Document-centric pruning also arises formally in semi-structured systems. In XML engines, type-based document projection computes, by static analysis, the minimal set of element types or schema rules traversed by a given XPath or XQuery, and prunes the input document by removing all unreachable subtrees before execution. This streaming, bufferless algorithm is both sound and (under single-type, local schema) complete, and achieves 1–5% of the original document size for most queries with 3–20 $\times$ query-time speedup (Benzaken et al., 2011).

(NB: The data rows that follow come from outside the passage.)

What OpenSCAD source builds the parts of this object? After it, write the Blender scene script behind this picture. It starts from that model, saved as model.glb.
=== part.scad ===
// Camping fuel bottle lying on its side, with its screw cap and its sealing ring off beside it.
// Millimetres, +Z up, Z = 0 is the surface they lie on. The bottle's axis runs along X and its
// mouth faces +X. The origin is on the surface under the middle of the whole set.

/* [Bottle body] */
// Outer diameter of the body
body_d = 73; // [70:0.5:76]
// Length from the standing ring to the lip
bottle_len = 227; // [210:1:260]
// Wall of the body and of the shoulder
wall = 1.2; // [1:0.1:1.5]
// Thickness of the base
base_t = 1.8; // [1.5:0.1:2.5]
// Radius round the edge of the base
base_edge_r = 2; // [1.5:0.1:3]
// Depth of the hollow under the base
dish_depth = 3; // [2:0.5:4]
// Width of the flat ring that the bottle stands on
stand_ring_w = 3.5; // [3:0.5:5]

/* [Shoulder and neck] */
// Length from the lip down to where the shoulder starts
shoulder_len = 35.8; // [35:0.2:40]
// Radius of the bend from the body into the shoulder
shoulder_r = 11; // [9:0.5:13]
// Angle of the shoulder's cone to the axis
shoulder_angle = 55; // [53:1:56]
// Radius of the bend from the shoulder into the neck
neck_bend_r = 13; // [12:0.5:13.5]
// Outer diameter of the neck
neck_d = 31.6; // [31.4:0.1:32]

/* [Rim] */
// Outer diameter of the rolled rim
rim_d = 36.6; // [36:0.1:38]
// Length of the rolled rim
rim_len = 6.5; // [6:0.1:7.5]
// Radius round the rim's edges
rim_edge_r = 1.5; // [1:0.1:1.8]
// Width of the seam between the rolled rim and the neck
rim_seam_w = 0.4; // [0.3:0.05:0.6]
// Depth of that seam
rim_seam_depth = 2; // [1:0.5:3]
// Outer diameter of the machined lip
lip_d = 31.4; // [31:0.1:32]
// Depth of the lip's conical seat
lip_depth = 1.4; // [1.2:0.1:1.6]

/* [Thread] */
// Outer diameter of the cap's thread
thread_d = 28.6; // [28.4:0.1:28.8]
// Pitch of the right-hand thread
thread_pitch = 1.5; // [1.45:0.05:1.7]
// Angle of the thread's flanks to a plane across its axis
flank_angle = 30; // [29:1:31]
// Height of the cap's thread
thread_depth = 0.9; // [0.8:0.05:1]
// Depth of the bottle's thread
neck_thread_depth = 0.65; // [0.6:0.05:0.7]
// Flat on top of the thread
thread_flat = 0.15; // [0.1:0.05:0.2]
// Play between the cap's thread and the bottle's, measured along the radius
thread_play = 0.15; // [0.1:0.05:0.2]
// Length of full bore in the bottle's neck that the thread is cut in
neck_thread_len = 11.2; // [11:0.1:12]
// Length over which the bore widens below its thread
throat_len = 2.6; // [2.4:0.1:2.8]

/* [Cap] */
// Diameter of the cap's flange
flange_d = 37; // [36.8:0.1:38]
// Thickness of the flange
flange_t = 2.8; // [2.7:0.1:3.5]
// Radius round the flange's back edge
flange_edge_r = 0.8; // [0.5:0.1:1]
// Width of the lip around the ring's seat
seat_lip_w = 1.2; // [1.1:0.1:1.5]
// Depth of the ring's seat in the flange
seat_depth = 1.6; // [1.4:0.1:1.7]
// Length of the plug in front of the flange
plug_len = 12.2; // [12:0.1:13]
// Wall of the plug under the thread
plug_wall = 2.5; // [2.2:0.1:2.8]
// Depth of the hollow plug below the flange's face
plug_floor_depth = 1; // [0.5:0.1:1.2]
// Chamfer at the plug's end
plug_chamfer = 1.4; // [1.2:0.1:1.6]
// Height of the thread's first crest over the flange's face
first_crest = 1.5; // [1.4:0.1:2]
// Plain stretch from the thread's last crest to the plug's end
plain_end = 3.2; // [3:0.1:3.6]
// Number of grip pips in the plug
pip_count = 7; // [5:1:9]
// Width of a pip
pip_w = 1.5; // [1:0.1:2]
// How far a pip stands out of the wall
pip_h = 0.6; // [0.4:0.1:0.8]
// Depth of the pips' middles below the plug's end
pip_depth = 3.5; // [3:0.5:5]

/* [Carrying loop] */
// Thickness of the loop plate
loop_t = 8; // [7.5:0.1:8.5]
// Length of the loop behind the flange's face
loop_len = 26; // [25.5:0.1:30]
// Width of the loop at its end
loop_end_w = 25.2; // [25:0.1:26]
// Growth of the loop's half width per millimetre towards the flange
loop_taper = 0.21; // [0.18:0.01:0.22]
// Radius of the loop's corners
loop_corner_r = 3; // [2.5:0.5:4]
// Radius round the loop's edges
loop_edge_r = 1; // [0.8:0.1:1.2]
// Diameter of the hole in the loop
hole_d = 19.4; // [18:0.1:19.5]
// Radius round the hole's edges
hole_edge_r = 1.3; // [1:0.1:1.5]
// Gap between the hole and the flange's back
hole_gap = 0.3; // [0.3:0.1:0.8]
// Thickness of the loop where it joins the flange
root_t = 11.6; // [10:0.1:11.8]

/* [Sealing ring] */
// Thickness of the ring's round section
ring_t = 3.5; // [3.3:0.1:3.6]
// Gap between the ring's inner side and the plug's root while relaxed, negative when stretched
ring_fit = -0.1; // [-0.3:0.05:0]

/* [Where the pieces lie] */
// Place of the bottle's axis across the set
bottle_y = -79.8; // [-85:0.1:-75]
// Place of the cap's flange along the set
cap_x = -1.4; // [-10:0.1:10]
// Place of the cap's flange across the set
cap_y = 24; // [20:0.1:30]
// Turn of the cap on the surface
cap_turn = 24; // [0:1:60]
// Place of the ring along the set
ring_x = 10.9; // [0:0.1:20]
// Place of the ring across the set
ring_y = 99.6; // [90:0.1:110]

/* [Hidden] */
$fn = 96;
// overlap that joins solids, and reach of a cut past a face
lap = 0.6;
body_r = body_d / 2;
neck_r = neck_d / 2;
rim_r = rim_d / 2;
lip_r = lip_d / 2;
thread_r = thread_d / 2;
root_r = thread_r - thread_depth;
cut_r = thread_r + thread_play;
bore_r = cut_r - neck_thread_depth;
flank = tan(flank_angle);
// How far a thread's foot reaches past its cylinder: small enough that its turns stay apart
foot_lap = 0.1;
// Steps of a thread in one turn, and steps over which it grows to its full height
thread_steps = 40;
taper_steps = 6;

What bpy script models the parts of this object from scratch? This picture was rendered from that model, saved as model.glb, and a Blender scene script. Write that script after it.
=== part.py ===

7. Limitations, Challenges, and Emerging Directions

Document-centric pruning—whether based on static salience, model-internal attention, or linear redundancy—has robustly reduced storage and computation across a spectrum of retrieval and understanding models. Remaining challenges include corner cases with uniform attention (limiting savings), adaptation to very long documents, query distribution drift (static pruners may lose rare but critical details), and efficient joint optimization of inter-token/patch diversity. Future work focuses on differentiable, in-training pruning, hybrid dynamic-static schemes, and extending information-of-interest–driven pruning to audio, video, and arbitrary graph structures (Yan et al., 28 Sep 2025, Zong et al., 17 Apr 2025, Chirkova et al., 27 Jan 2025).

Document-centric pruning, as rigorously articulated across text, vision, and semi-structured representation modalities, offers a tractable, model-agnostic control for compressing document representations, enabling scalable and efficient retrieval with tightly bounded effectiveness loss, and is foundational for high-throughput, resource-limited, and retrieval-augmented applications.